In Catapult Alt, unlike in Catapult (original experiment), SSUP similarly gets stuck trying to hit the red ball directly towards the goal, instead of creating a sub-goal of catapulting the right-most red ball into the left-most red ball so that it rolls into the container.
In Filler, the action space to be successful is incredibly small. SSUP is highly unlikely to sample the precise placement. However, it is very obvious to humans that they need to fill the hole with the large block, as they are suspiciously approximately the same size.
Cite this work
This work has been accepted at the Proceedings of the National Academy of Sciences (PNAS). The citation below will be updated when the paper is published. Please consider citing if you would like to talk about how humans solve these kinds of physical problem-solving tasks, or if you use any of our code.

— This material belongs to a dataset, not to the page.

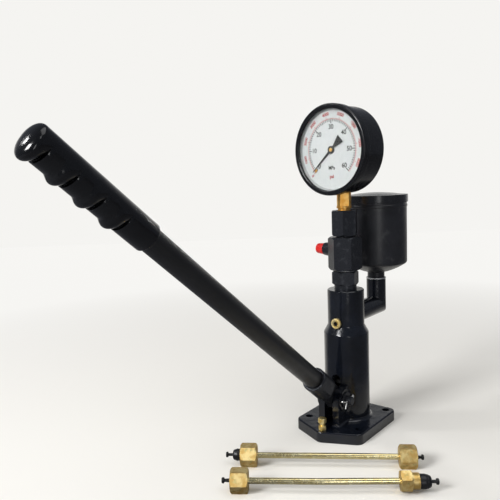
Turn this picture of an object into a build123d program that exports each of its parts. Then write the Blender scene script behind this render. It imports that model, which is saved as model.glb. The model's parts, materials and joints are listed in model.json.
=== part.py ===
from build123d import *
from math import asin, atan2, cos, degrees, hypot, pi, radians, sin, sqrt, tan
import os

# Hand pump tester for diesel injectors. Millimetres, +Z up, the gauge and the lever face -Y,
# the tank stands at +Y, and the origin is the centre of the column on the bench.

# Shared clearances
cut_overrun = 2.0
hexagon_half_corner = 30.0
hexagon_end_angle = 40.0
seat_gap = 0.05
sliding_gap = 0.3
running_gap = 0.05
thread_gap = 0.05

# Base flange
flange_half_width = 42.5
flange_back = 42.5
flange_corner_front = 46.0
flange_tip_front = 65.5
flange_thickness = 12.0
flange_corner_radius = 8.0
flange_front_radius = 9.0
flange_edge = 1.5
bolt_spacing = 66.0
bolt_hole_radius = 4.25

# Column
lower_column_radius = 26.0
upper_column_radius = 21.1
shoulder_bottom = 112.5
shoulder_top = 121.5
shoulder_round = 4.0
column_top = 163.0
column_top_edge = 0.8
foot_fillet = 4.0
spring_chamber_radius = 19.0
spring_chamber_top = 108.0
barrel_bore_radius = 11.0
barrel_seat_depth = 13.0
holder_thread_radius = 13.0

# Lugs that carry the lever's pin
pivot_behind_front = 29.2
pivot_height = 40.9
lug_half_width = 13.0
slot_half_width = 5.3
ear_radius = 13.8
lug_blend_radius = 6.0
boss_radius = 13.0
boss_half_width = 15.0
window_top = 66.5

# Lever
rest_angle = 38.5
crank_angle = 18.0
inner_arm = 33.0
nose_radius = 8.5
hub_radius = 12.5
neck_half_height = 4.2
neck_root_half_height = 7.0
arm_half_height = 11.0
shoulder_distance = 28.0
socket_length = 27.3
socket_radius = 13.6
socket_flat = 11.8
socket_rim = 2.2
socket_mouth_edge = 0.8
socket_bore_floor = 6.0
tube_radius = 10.5
tube_wall = 2.0
grip_start = 341.0
grip_length = 119.5
grip_radius = 12.6
grip_front_round = 1.2
grip_end_wall = 6.0
hump_count = 4
hump_pitch = 25.6
hump_height = 3.0
last_hump_to_end = 6.0
hump_place_shares = (-0.297, -0.281, -0.246, -0.156, 0, 0.117, 0.273)
hump_height_shares = (0, -0.87, -0.5, 0.5, 1, 0.6, 0)
grip_end_shares = (0.4, 0.65, 0.82, 0.93, 0.985)
grip_end_power = 2.4

# Lever pin, its washers and split pin
pin_radius = 5.0
pin_head_radius = 8.5
pin_head_thickness = 3.5
pin_edge = 0.8
pin_end_beyond_washer = 6.4
washer_thickness = 1.8
washer_radius = 9.0
spot_face_clearance = 0.5
split_wire_radius = 0.8
split_eye_radius = 1.7
split_hole_clearance = 0.25
split_leg_straight = 1.5
split_long_leg = 8.0
split_long_leg_rise = 5.0
split_short_leg = 3.0
split_short_leg_drop = 5.0
split_eye_reach = 1.3
split_tilt = 10.0

# Lever stop screw on the flange's tip
stop_front = 56.9
stop_thread_radius = 2.5
stop_hex = 8.0
stop_nut_height = 5.0
stop_gap_height = 3.0
stop_head_height = 5.5
stop_thread_end = 2.0

# Plunger, its spring and the barrel
plunger_radius = 5.0
plunger_foot_radius = 6.0
plunger_foot_edge = 1.0
plunger_foot_length = 12.5
plunger_collar_radius = 8.0
plunger_collar_thickness = 3.5
plunger_rod_length = 66.0
spring_seat_radius = 18.4
spring_seat_thickness = 4.0
spring_seat_rim = 2.0
spring_wire_radius = 1.5
spring_mean_radius = 15.0
spring_turns = 6
spring_wire_sides = 8
barrel_bottom = 97.0
inlet_hole_radius = 1.5

# Delivery valve and its holder
valve_seat_thickness = 7.0
valve_seat_radius = 12.9
valve_bore_radius = 3.0
valve_stem_radius = 2.4
valve_head_radius = 4.6
valve_head_thickness = 3.0
valve_lift = 2.0
valve_spring_wire = 0.5
valve_spring_mean = 3.4
valve_spring_turns = 6
valve_spring_length = 14.0
holder_neck_radius = 12.8
holder_neck_above_column = 5.5
holder_hex = 27.0
holder_hex_height = 15.8
holder_chamber_radius = 6.0
holder_spigot_radius = 9.0
holder_spigot_length = 13.0
holder_turn = 11.0
passage_radius = 2.0

# Valve block and outlet
head_turn = -9.3
block_washer_thickness = 1.7
block_washer_radius = 13.6
block_hex = 34.0
block_height = 38.0
stub_radius = 10.0
stub_length = 14.0
outlet_above_block_bottom = 22.0
outlet_thread_radius = 7.0
outlet_thread_depth = 9.0
outlet_collar_radius = 8.7
outlet_collar_end_radius = 7.6
outlet_collar_length = 11.8
outlet_spigot_radius = 6.0
outlet_spigot_length = 8.2
cap_wall = 0.7
cap_end_wall = 3.2
cap_end_radius = 6.0
cap_rim_thickness = 2.0

# Gauge connection
gauge_nut_hex = 27.0
gauge_nut_bottom_gap = 1.5
gauge_nut_height = 29.0
gauge_nut_turn = 24.0
gauge_seal_thickness = 1.2
stem_thread_top_inset = 0.6
stem_relief_radius = 7.2
stem_relief_height = 3.0
stem_ring_radius = 8.6
stem_ring_height = 2.2
stem_radius = 8.15
stem_flats = 12.8
stem_flats_turn = 45.0
stem_block_side = 14.0
stem_block_above_wall = 14.5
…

inproceedings{allen2019virtualtools,
title={Rapid trial-and-error learning with simulation supports flexible tool use and physical reasoning},
author={Kelsey R. Allen and
Kevin A. Smith and
Joshua B. Tenenbaum},
year = {2019},
journal={arXiv:1907.09620}
}
Related Work
PHYRE -- a similar, concurrently developed benchmark examining deep model-free reinforcement learning agents from Facebook AI Research. PHYRE tasks are procedurally generated for people who want to try deep RL approaches that require many task variants for learning.
Our tasks are designed for testing and studying how humans and artificial agents execute rapid trial-and-error learning within a novel task, as humans do in using new tools in the real world. We expect that artificial agents (like humans) have learned their intuitive physics outside of this environment and are now deploying it on a novel task.
Make your own levels
You can use our user-friendly Python API or our online interface
Convert your levels to PHYRE (phyre.ai)
To automatically convert Virtual Tools tasks to PHYRE format, check out the code here.
To access our contributed Virtual Tools tier within PHYRE, you can use this code but replacing the tier "ball" with "virtual_tools". If using these tiers, please consider citing our paper.